*YOUR TASK*
Go through the listing and pick out each line with the word "that" in it.

*PROVIDED INFORMATION*
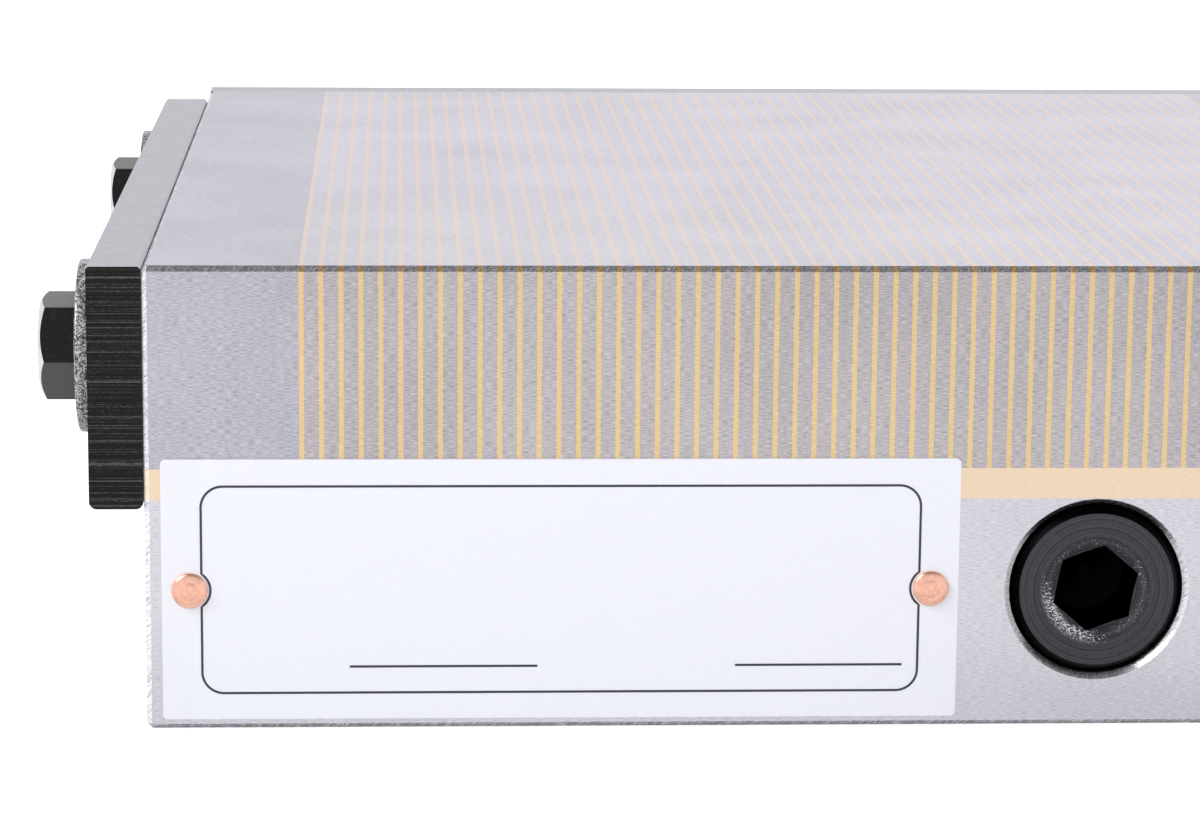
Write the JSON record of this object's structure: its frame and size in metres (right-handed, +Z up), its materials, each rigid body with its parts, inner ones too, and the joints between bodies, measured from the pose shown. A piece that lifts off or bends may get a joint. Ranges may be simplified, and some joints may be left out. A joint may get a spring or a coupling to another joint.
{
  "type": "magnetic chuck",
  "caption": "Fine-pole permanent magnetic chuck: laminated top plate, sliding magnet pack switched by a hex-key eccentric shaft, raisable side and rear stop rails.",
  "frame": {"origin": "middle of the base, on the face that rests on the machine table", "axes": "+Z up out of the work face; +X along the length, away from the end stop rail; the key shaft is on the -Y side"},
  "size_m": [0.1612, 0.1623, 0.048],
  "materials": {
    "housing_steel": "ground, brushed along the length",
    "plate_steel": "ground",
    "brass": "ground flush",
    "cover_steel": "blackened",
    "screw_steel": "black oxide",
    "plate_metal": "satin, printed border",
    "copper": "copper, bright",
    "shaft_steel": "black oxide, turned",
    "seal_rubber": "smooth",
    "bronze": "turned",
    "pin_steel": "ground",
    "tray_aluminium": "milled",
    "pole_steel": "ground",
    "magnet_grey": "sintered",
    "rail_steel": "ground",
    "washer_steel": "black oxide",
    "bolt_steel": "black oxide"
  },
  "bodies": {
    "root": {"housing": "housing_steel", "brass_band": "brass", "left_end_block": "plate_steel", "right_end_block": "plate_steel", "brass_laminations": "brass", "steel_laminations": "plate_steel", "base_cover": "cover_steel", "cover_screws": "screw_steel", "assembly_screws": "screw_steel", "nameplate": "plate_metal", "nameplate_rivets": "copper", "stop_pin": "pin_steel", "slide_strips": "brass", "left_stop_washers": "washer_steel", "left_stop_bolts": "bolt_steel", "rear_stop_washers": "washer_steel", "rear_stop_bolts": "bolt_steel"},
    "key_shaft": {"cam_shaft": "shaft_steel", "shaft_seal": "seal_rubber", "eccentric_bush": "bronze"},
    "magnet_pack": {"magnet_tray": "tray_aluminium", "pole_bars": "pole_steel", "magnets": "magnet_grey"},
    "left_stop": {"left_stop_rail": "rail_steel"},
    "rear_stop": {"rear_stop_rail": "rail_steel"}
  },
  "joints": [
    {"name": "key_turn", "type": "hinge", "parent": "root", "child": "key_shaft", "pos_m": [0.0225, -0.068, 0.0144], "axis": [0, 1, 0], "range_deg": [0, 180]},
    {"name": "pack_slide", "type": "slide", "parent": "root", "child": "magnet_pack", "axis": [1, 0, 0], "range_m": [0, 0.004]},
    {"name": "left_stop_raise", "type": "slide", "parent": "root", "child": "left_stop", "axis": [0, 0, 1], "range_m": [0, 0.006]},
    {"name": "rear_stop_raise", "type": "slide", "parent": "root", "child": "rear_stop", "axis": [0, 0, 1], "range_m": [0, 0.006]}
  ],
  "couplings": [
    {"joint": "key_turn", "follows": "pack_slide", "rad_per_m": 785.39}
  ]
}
--
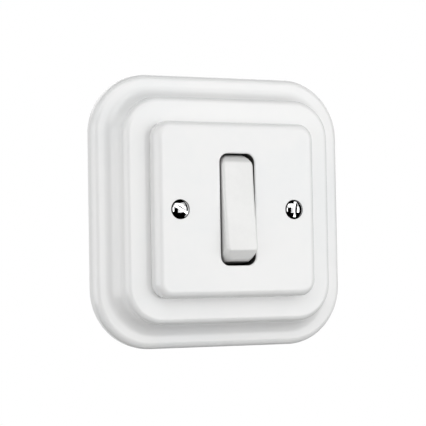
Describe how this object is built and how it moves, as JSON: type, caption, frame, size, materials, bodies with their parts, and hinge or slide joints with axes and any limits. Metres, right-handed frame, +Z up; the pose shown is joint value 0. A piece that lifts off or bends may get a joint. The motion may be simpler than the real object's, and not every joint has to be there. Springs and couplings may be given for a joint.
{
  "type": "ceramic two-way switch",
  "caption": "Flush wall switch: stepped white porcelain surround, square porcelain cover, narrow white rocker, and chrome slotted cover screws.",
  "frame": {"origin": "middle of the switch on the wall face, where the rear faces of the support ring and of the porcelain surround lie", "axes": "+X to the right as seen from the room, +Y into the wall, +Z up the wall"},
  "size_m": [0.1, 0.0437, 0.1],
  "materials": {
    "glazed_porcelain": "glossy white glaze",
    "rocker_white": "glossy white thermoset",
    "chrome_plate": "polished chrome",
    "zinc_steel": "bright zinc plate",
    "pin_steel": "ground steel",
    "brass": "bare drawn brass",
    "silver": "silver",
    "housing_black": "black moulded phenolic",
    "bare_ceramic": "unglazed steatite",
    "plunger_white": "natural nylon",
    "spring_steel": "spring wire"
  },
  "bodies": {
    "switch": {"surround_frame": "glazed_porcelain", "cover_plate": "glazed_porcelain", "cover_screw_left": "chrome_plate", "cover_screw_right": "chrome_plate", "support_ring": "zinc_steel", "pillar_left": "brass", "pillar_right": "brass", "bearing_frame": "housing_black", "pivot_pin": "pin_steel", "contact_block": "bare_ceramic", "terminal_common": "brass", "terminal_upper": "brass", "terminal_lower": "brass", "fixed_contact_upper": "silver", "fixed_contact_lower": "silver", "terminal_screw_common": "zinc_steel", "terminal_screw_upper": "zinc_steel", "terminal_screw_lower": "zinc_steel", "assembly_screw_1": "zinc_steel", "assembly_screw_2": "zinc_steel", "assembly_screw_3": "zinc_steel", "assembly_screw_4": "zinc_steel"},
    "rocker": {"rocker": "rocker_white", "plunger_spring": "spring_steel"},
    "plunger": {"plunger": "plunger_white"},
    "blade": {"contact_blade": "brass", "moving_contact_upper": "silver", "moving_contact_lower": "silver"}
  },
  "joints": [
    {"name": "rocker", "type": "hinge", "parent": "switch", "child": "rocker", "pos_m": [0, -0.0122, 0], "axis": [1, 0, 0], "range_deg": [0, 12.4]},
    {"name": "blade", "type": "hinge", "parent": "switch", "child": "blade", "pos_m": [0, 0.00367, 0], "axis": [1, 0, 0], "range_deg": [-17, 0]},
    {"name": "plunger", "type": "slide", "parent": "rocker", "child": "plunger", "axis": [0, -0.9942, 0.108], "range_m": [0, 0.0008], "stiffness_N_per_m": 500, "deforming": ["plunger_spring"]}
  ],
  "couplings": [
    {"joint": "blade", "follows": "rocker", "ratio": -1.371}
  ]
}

*EXPECTED ANSWER*
Write the JSON record of this object's structure: its frame and size in metres (right-handed, +Z up), its materials, each rigid body with its parts, inner ones too, and the joints between bodies, measured from the pose shown. A piece that lifts off or bends may get a joint. Ranges may be simplified, and some joints may be left out. A joint may get a spring or a coupling to another joint.
  "frame": {"origin": "middle of the base, on the face that rests on the machine table", "axes": "+Z up out of the work face; +X along the length, away from the end stop rail; the key shaft is on the -Y side"},
Describe how this object is built and how it moves, as JSON: type, caption, frame, size, materials, bodies with their parts, and hinge or slide joints with axes and any limits. Metres, right-handed frame, +Z up; the pose shown is joint value 0. A piece that lifts off or bends may get a joint. The motion may be simpler than the real object's, and not every joint has to be there. Springs and couplings may be given for a joint.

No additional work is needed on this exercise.